Do sites prefer TCL or Lmod? Why?

  • Most people seem to have a preference for Lmod
  • Perceived advantages of Lmod over TCL:
    • Lmod has a richer feature set
    • Better handling of conflicts and dependencies
    • More intelligent loading of different features
    • Substring search on module names
    • Modulefiles can be written in either TCL or Lua - allows for easier transition to Lmod from TCL
  • Perceived disadvantages:
    • Lmod can be “too clever” and hide the full set of software available for power users
  • However, though people like Lmod better, most people still use TCL on their systems
    • Many systems come with this preinstalled by the vendor
    • Can be difficult to change in mid-service: have to reeducate users and change all the documentation
    • For Cray systems, you are currently tied into TCL due to their programming environment though they plan to offer Lmod as an option later this year

How do different sites organise their modules - hierarchical, flat?

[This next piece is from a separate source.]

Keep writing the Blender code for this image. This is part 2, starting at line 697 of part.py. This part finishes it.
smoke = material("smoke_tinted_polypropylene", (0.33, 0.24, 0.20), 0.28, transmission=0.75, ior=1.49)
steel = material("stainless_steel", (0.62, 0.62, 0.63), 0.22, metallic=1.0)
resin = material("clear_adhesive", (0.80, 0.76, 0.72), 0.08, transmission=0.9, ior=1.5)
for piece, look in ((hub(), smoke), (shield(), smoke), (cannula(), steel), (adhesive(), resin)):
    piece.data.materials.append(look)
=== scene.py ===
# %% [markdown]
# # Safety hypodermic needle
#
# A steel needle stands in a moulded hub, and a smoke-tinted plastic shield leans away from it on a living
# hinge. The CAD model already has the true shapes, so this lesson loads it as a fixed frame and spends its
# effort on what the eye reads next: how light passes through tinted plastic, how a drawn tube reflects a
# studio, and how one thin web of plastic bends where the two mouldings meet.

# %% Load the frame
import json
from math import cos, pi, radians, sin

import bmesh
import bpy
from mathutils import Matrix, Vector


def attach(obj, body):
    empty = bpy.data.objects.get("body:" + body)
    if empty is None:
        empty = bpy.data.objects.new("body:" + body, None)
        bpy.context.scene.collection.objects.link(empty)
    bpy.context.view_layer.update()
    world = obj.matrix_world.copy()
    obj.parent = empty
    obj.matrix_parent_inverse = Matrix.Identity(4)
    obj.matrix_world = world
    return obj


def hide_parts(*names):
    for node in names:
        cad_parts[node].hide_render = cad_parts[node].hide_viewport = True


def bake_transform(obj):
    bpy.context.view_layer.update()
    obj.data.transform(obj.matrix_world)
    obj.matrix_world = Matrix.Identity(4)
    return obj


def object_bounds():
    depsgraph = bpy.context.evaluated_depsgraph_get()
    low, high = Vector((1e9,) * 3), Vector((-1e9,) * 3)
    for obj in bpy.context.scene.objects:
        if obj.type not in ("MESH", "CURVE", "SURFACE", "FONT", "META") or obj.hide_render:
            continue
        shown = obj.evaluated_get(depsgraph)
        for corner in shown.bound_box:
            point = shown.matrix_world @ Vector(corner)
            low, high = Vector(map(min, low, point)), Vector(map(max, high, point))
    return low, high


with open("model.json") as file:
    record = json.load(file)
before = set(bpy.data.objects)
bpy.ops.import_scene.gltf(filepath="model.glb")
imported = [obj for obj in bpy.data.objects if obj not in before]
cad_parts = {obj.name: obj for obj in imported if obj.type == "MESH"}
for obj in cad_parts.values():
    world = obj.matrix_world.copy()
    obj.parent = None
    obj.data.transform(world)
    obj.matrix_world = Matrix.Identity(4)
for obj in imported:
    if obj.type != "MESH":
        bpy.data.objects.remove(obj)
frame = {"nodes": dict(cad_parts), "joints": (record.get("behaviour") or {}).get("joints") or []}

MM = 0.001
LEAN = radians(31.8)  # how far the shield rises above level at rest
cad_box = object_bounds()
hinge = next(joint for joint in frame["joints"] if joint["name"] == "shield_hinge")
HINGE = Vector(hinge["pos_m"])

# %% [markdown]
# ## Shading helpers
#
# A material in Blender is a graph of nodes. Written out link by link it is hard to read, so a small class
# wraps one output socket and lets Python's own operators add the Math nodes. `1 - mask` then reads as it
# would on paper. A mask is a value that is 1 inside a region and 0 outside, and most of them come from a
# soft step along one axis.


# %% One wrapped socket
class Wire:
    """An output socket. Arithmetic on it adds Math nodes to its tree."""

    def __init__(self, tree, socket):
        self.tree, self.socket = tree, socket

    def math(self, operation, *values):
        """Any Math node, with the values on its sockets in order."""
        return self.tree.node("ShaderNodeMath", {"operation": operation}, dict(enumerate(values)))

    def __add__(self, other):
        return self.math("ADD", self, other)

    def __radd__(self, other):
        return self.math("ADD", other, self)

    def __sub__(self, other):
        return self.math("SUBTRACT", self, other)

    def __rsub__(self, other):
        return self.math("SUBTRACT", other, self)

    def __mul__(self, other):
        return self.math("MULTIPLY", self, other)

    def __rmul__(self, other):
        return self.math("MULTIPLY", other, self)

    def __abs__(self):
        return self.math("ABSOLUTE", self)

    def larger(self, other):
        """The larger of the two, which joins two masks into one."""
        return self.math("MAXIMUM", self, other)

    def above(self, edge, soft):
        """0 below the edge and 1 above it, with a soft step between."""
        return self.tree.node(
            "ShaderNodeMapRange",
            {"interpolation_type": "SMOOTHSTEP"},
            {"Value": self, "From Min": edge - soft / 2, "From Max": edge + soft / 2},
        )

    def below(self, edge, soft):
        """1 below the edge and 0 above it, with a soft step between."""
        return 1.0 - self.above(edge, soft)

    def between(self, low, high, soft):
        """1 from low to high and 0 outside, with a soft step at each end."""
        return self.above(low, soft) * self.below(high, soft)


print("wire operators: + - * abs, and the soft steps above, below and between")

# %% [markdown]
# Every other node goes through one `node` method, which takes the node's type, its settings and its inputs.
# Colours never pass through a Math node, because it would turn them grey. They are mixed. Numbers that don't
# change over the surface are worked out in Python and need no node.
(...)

  • Lmod makes this easier as you can use advanced features to allow for different options (e.g. families)
    • Recent TCL has flavours which are similar to Lmod families
  • Hierarchical arrangement can make it more difficult for people to select the right configuration and to search for modules in TCL
    • Some people have used an inverted heirarchy, e.g. fftw/gcc9/ompi4/3.3.4.8 rather than gcc9/ompi4/fftw/3.3.4.8 as this helps with searching in TCL
  • Flat can help for module discovery and make it easier to select the configuration you want
  • Might be good to be able to load application and then hide all the incompatible stuff so you only see modules relevant to the environment you currently have
  • Could potentially have two different views - heirarchical or flat depending on the user preference
    • EasyBuild can redo a build and only generate modulefile (without recompile) to give you a different view in an automated way
    • Could be be easy to with Spack too but may need some simple coding to enable this

Can user groups contribute their own modulefiles? If so, how is this managed?

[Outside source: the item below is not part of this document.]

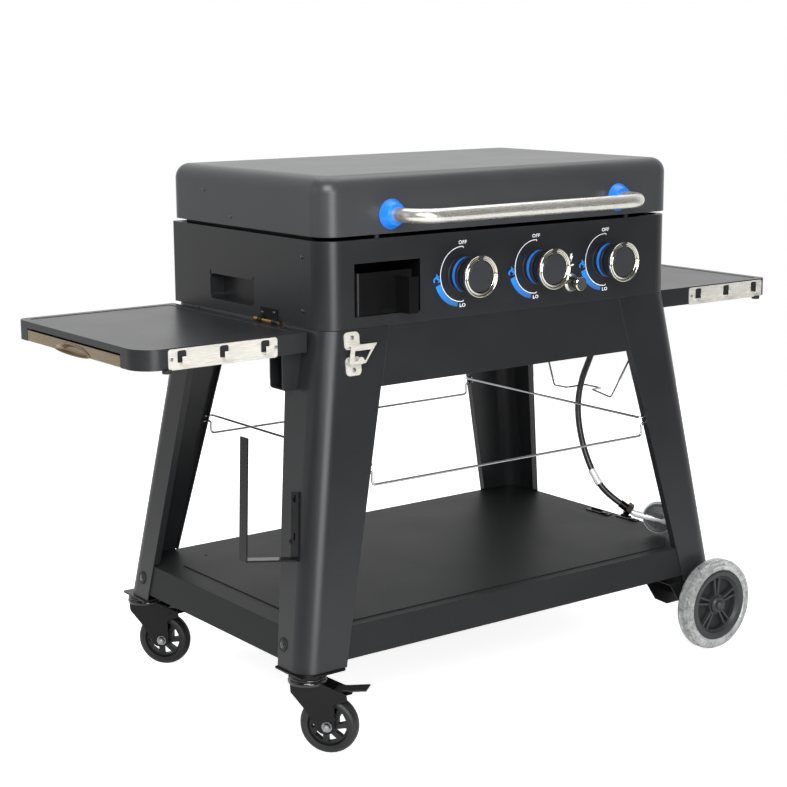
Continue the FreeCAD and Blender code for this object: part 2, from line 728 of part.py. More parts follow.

  • UCL: Groups can ask for space to install software and then request the addition of modulefiles by the service
  • Ghent get users to contribute working EasyConfiggs that they can then use to provide software/modules centrally
  • ARCHER2 has plans to make this available and ensure that they distinguish between modules/software supported by service and those provided by users

Example configurations

Some sites have started publishing their configuration to allow others to build on them:

National HPC RSE Updates

EPCC: ARCHER, ARCHER2, Cirrus, DiRAC Extreme Scaling

  • ARCHER2
    • Porting and testing on ARCHER2 Test and Development System (TDS) based in Cray factory in US continues
    • Webinar next week on early experiences: https://www.archer2.ac.uk/training/courses/200902-archer2-tds/
    • Initial 4 cabinets of ARCHER2 have arrived at EPCC and HPE Cray are working to install latest Shasta system software before handing over to EPCC for commissioning
    • Continued to develop documentation at: https://docs.archer2.ac.uk
    • Initial introductory courses for the new system developed and tested
    • Large number of TAs evaluated for the EPSRC Access to HPC call
  • Cirrus
    • Various upgrades to improve the system - tuning of scheduler setup, additional pieces of software
    • Continuing to develop and improve documentation
    • Large number of TAs evaluated for the EPSRC Access to HPC call

NI-HPC

  • The NI-HPC tier2 hardware is now installed running.
  • We opened the system to all QUB & Ulster users on 28th July.
  • Since 1st July there have been ~27K jobs run.

  • The two new RSEs (who attended the Aug RSE meeting) are getting up-to-speed and supporting the exemplar areas.
  • One has been working on running Neuroscience MATLAB programs
    • He is also tasked to do a 1hr “running MATLAB on kelvin2” lecture on 25th September. (maybe others may be interested?)
    • On training, we are putting together some GPU training for Dec/Jan.
    • He has onboarded 20 Ulster researchers onto kelvin2 to date.
  • Second has been trying to get NAMD to run - still ongoing.
    • Has also been testing software against updated drivers on one of the GPU nodes - needed for adding CUDA 11.
  • We have added jupyter notebooks to kelvin2.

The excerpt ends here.